→ **Exercise goal**: Copy every record word for word.

→ **Information shown**:

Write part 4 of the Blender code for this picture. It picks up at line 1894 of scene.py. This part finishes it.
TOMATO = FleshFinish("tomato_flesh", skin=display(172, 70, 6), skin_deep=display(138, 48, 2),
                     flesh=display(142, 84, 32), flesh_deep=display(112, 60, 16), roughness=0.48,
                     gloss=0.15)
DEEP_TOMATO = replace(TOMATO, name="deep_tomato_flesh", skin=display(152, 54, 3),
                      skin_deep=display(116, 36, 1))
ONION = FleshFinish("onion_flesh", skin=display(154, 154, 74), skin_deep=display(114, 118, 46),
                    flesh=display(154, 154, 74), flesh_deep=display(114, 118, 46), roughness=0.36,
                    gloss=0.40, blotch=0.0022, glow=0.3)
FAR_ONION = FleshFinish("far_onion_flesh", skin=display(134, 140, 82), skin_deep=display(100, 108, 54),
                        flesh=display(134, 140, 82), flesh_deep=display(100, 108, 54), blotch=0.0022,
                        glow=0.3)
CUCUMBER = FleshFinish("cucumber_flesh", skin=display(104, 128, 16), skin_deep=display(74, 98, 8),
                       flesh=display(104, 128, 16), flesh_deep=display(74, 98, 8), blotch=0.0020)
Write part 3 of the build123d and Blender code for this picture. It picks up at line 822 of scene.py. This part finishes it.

→ **Solution to this problem**:
Write part 4 of the Blender code for this picture. It picks up at line 1894 of scene.py. This part finishes it.
TOMATO = FleshFinish("tomato_flesh", skin=display(172, 70, 6), skin_deep=display(138, 48, 2),
                     flesh=display(142, 84, 32), flesh_deep=display(112, 60, 16), roughness=0.48,
                     gloss=0.15)
DEEP_TOMATO = replace(TOMATO, name="deep_tomato_flesh", skin=display(152, 54, 3),
                      skin_deep=display(116, 36, 1))
ONION = FleshFinish("onion_flesh", skin=display(154, 154, 74), skin_deep=display(114, 118, 46),
                    flesh=display(154, 154, 74), flesh_deep=display(114, 118, 46), roughness=0.36,
                    gloss=0.40, blotch=0.0022, glow=0.3)
FAR_ONION = FleshFinish("far_onion_flesh", skin=display(134, 140, 82), skin_deep=display(100, 108, 54),
                        flesh=display(134, 140, 82), flesh_deep=display(100, 108, 54), blotch=0.0022,
                        glow=0.3)
CUCUMBER = FleshFinish("cucumber_flesh", skin=display(104, 128, 16), skin_deep=display(74, 98, 8),
                       flesh=display(104, 128, 16), flesh_deep=display(74, 98, 8), blotch=0.0020)
Write part 3 of the build123d and Blender code for this picture. It picks up at line 822 of scene.py. This part finishes it.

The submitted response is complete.